Il se secoua et quitta son fauteuil. Il considéra les murs de sa cellule et pensa qu'il avait encore de la chance de n'être pas né au vingtième siècle. Il se rappela un ouvrage historique décrivant des prisons infectes, sans aucun autre objet dans les cellules qu'un bat-flanc, un pot d'eau et un morceau de pain.

Il décida de prendre une douche et se dévêtit. Il entra dans la minuscule cabine et poussa doucement la manette. L'eau tiède ruissela sur son corps bien bâti de jeune homme. Il poussa la manette un peu plus loin, guettant le goût de l'eau sur ses lèvres L'eau douce fut peu à peu remplacée par l'eau de mer: la teneur en iode et en sel s'accentua, vivifiant ses muscles.

Il poussa encore un peu: l'eau redevint insipide, puis de plus en plus froide, puis fit place à un jet puissant d'air chaud ozonisé qui le sécha en un clin d'œil.

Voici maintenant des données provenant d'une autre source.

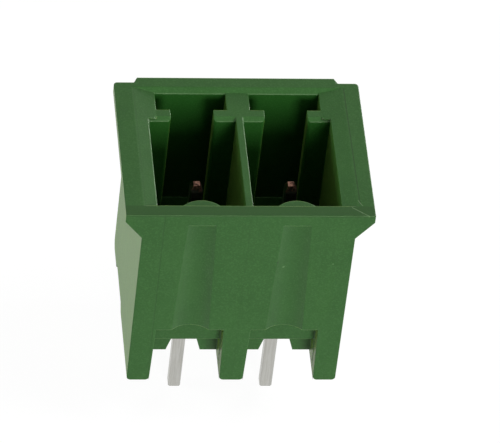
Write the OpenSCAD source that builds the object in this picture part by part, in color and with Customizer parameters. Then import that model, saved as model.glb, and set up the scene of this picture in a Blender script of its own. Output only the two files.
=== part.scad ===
// Two-pole vertical board header of a pluggable terminal block.
// The origin is the middle of the pin row, on the plane of the circuit board.
// +X runs along the pin row, -Y is the grooved front, +Z leads to the open mouth.

/* [Poles] */
// Distance between the two contact pins
pitch = 3.81; // [3.5:0.01:4.2]

/* [Housing] */
// Height of the rim above the board
housing_h = 9.5; // [8.5:0.1:12]
// Front face to the pin row
front_to_pins = 2.7; // [2.5:0.05:3.2]
// Pin row to the rear face
pins_to_rear = 4.85; // [4.7:0.05:5.6]
// End face to the nearest pin
end_to_pin = 2.37; // [2.3:0.01:2.6]
// Thickness of the front wall
front_wall = 0.55; // [0.45:0.05:0.7]
// Thickness of the rear wall
rear_wall = 0.45; // [0.4:0.05:0.6]
// Thickness of the end walls beside the plug space
end_wall = 0.58; // [0.45:0.01:0.65]
// Thickness of the partition between the cells
partition = 0.28; // [0.2:0.02:0.4]
// Height of the cell floor above the board
floor_z = 3.4; // [3.2:0.1:4]

/* [Mouth] */
// How far the flanges at both ends stand out
flange_out = 0.71; // [0.4:0.01:1]
// Height of the upright edge of a flange
flange_edge = 0.38; // [0.2:0.02:0.8]
// Height of the sloping underside of a flange
flange_slope = 0.9; // [0.5:0.05:1.5]
// Drop from the rim to the tops of the partition and the ribs
inner_drop = 0.16; // [0.1:0.02:0.3]
// Depth of the bevel along the inner edge of the rear wall
rear_bevel = 0.2; // [0.18:0.01:0.3]
// Rounding of the outer rear corners of the flanges
flange_round = 0.15; // [0.05:0.05:0.3]

/* [Rear ledge] */
// How far the ledge stands out behind the rear face
ledge_out = 0.28; // [0.15:0.01:0.5]
// Distance from each end face to the end of the ledge
ledge_inset = 0.12; // [0.05:0.01:0.5]
// Height of the upright face of the ledge
ledge_edge = 0.6; // [0.3:0.05:1]
// Height of the sloping underside of the ledge
ledge_slope = 0.45; // [0.3:0.05:1]

/* [Ribs] */
// Opening between the two ribs of a cell
rib_gap = 1.75; // [1.5:0.05:2]
// Thickness of a rib
rib_t = 0.52; // [0.4:0.02:0.7]
// Width of the slot behind the ribs
slot_w = 2.88; // [2.6:0.02:3]
// Depth of the slot behind the ribs
slot_d = 0.96; // [0.7:0.02:1.2]
// Bevel on the upper front edge of a rib
rib_bevel = 0.15; // [0.05:0.01:0.25]
// Rounding of the front corner at the tip of a rib
rib_round = 0.12; // [0.05:0.01:0.2]

/* [Front wall] */
// Radius of the groove at its roof
groove_top_r = 0.94; // [0.9:0.01:1]
// Radius of the groove at the board
groove_foot_r = 1.12; // [1:0.01:1.2]
// Distance of the groove's axis in front of the wall
groove_axis_out = 0.75; // [0.7:0.01:0.85]
// Distance from the rim to the roof of the groove
groove_roof_drop = 0.58; // [0.4:0.02:1]
// Radius of the boss inside the front wall
boss_r = 1.05; // [0.9:0.01:1.15]
// Distance from the rim to the top of the boss
boss_drop = 0.2; // [0.17:0.01:0.35]

/* [Feet] */
// Thickness of the middle foot where it meets the body
mid_foot_t = 1.1; // [0.9:0.02:1.3]
// Thickness of an end foot where it meets the body
end_foot_t = 0.98; // [0.8:0.02:1.1]
// How much each free side of a foot tapers in down to the board
foot_taper = 0.07; // [0:0.01:0.12]
// Rounding of the lower edges of the feet
foot_round = 0.16; // [0.05:0.01:0.25]
// Height of the front wall's lower edge above the board
wall_foot_z = 2.93; // [2.5:0.05:3]
// Depth of the step below the front wall
foot_step = 0.6; // [0.4:0.05:0.8]
// Height of the underside of the body above the board
under_z = 1.78; // [1.5:0.02:2.2]
// Height of the relief under the rear half of the feet
relief_h = 0.45; // [0.2:0.05:0.8]
// Bevel on the lower rear corner of the feet
foot_rear_bevel = 0.4; // [0.2:0.05:0.6]

/* [Pin seats] */
// Front face of a pin seat to the pin row
seat_front = 1.35; // [1:0.05:1.6]
// Rear face of a pin seat to the pin row
seat_rear = 1.2; // [0.8:0.05:1.6]
// Height of a pin seat's lower face above the board
seat_z = 0.36; // [0.2:0.02:0.6]
// Width of the solder channel at the lower face of a pin seat
channel_w = 1.4; // [1.2:0.02:1.6]
// Width of the solder channel at its roof
channel_top_w = 0.9; // [0.8:0.02:1.1]
// Height of the solder channel's roof above the board
channel_z = 1.25; // [1:0.05:1.5]

/* [Contact pins] */
// Side of the square wire of a pin
pin_w = 0.5; // [0.4:0.02:0.64]
// Bevel along the four edges of a pin
pin_edge = 0.06; // [0.02:0.01:0.1]
// Length of the solder tail below the board plane
tail_len = 3; // [2.5:0.1:3.5]
// Distance from the rim down to the tip of a pin
tip_drop = 0.9; // [0.6:0.05:2]
// Height of the bevelled tip of a pin
tip_bevel_h = 0.3; // [0.1:0.05:0.5]
// Inset of the bevelled tip of a pin on each side
tip_bevel = 0.12; // [0.05:0.01:0.15]
// Gap on each side between a pin and its hole
pin_clearance = 0.01; // [0:0.01:0.05]

/* [Hidden] */
$fn = 64;
overcut = 0.5;

pin_x = pitch / 2;
body_x = pin_x + end_to_pin;
front_y = -front_to_pins;
rear_y = pins_to_rear;
depth = rear_y - front_y;

// Inner faces of the cells
cell_front_y = front_y + front_wall;
cell_rear_y = rear_y - rear_wall;
rib_rear_y = cell_rear_y - slot_d;
rib_front_y = rib_rear_y - rib_t;
cell_mid_x = partition / 2;
cell_end_x = body_x - end_wall;
slot_end_x = pin_x + slot_w / 2;
inner_top = housing_h - inner_drop;

// Groove radius changes evenly from the board to the roof
groove_h = housing_h - groove_roof_drop;

// Relief under the feet runs between these two distances from the rear face
relief_near = 1.2;
relief_far = 3.6;
relief_ramp = relief_h;

// Extrudes an outline drawn in X and Z along Y, from y0 to y1
module along_y(y0, y1) {
    translate([0, y1, 0]) rotate([90, 0, 0]) linear_extrude(y1 - y0) children();
}

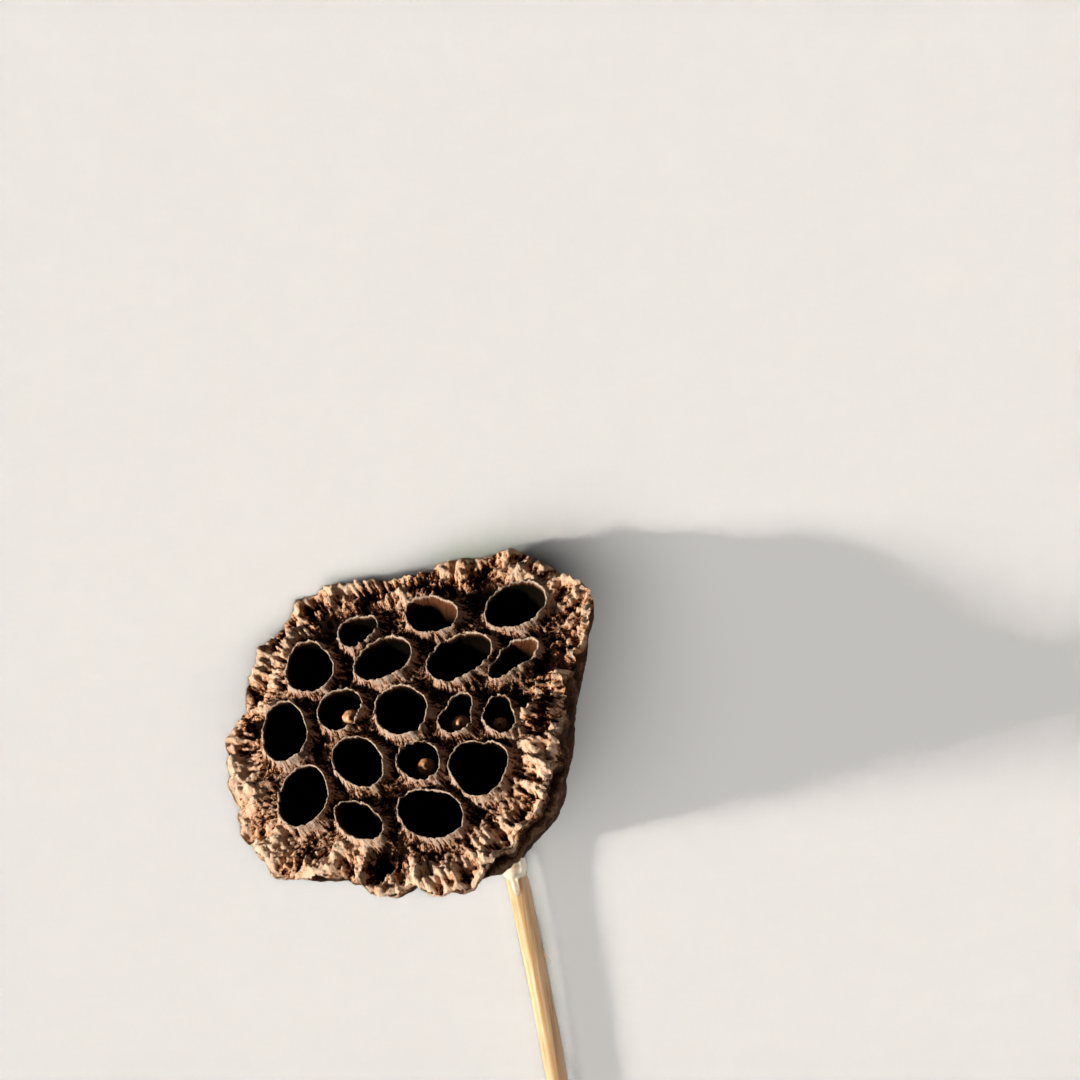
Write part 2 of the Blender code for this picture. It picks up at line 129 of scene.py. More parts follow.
def rim_radius(bearing):
    reach = RIM_RADIUS
    for middle, out, half in RIM_LOBES:
        off = angle_between(bearing, math.radians(middle))
        reach += out * math.exp(-((off / math.radians(half)) ** 2))
    return reach + RAGGED_EDGE * round_noise(bearing, 4, 7)


def knobby(bearing):
    """Share of knobs in the rim's tissue: it is full on the side that shrank least."""
    return math.exp(-((angle_between(bearing, KNOBBY_SIDE) / KNOBBY_HALF) ** 4))


def rounded_side(bearing):
    """Share of the side where the rim dried round, without a curled edge; its colour is painted lighter
    there as light.
    """
    return math.exp(-((angle_between(bearing, ROUNDED_SIDE) / ROUNDED_HALF) ** 4))


def rim_edge(bearing):
    """The rim with its fine raggedness."""
    ragged = 0.6 * round_noise(bearing, 15, 2) + 0.4 * round_noise(bearing, 34, 5)
    ragged += (0.4 + 0.9 * knobby(bearing)) * round_noise(bearing, 60, 8) + 0.7 * rounded_side(bearing)
    return rim_radius(bearing) + ragged * MM


reaches = [rim_edge(math.radians(bearing)) / MM for bearing in range(360)]
print("the rim reaches", round(min(reaches), 1), "to", round(max(reaches), 1), "mm from the middle")

# %% [markdown]
# A lotus pod keeps each seed in a cell of its own, and the mouths of those cells are the holes in its
# face. Round holes cut with a boolean would be quick, but every real mouth has its own shape. Each one
# here is an ellipse pulled towards three corners, with a slightly uneven edge, so one row of numbers
# makes it. The row holds the bearing and distance of the mouth from the middle of the face, its length
# and width, the way its length runs, how three-cornered it is, where a corner points, and whether a seed
# is still in it.

# %% The cells
MIDDLE_CELL = [(98, 2.0, 13.9, 10.8, 140, 0.01, 10, False)]
INNER_CELLS = [
    (-3, 13.2, 9.4, 7.3, 72, 0.12, 75, True),
    (50, 18.2, 14.8, 10.7, 17, 0.02, 16, False),
    (113, 17.1, 13.3, 10.5, 12, 0.02, 108, False),
    (165, 16.2, 10.4, 9.9, 154, 0.05, 41, True),
    (226, 13.2, 15.0, 9.8, 137, 0.03, 61, False),
    (297, 12.3, 11.0, 8.4, 142, 0.02, 67, True),
]
OUTER_CELLS = [
    (-4, 23.2, 9.6, 6.5, 117, 0.09, 77, True),
    (27, 27.7, 12.7, 6.2, 40, 0.09, 115, False),
    (48, 34.9, 13.9, 11.6, 14, 0.03, 98, False),
    (83, 26.0, 13.3, 8.7, 158, 0.03, 114, False),
    (121, 28.0, 9.2, 7.4, 18, 0.06, 23, True),
    (147, 29.7, 14.3, 10.3, 127, 0.06, 102, False),
    (179, 28.7, 15.4, 10.5, 109, 0.05, 109, False),
    (217, 27.1, 14.5, 11.9, 97, 0.03, 104, False),
    (253, 25.0, 13.9, 7.1, 146, 0.01, 93, False),
    (292, 26.1, 16.7, 10.7, 155, 0.03, 28, False),
    (325, 24.4, 14.3, 12.1, 140, 0.08, 32, False),
]
INNER_DEPTH = 18 * MM
OUTER_DEPTH = 15 * MM
SEEDED_DEPTH = 7.2 * MM
TORN_CELLS = (27, 83, 253)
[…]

Il s'observa dans le grand miroir qui constituait la porte de la cabine: un mètre quatre-vingt-huit, un peu maigre peut-être, mais des épaules larges, des membres nerveux; un visage sympathique au menton carré, aux lèvres un peu fortes, des yeux moqueurs, des cheveux châtains à peine ondulés au-dessus des oreilles. Il s'adressa la parole:

– Eh bien, Jâ, voilà ce qu'ils ont fait de toi, un criminel. Tu avais pourtant l'avenir devant toi. Chef de centre de recherches à cinquante-cinq ans! Un sujet d'élite! Ira très loin, ce jeune homme! (Il soupira en grommelant.) J'irai loin, en effet. Tiens, je vais dormir.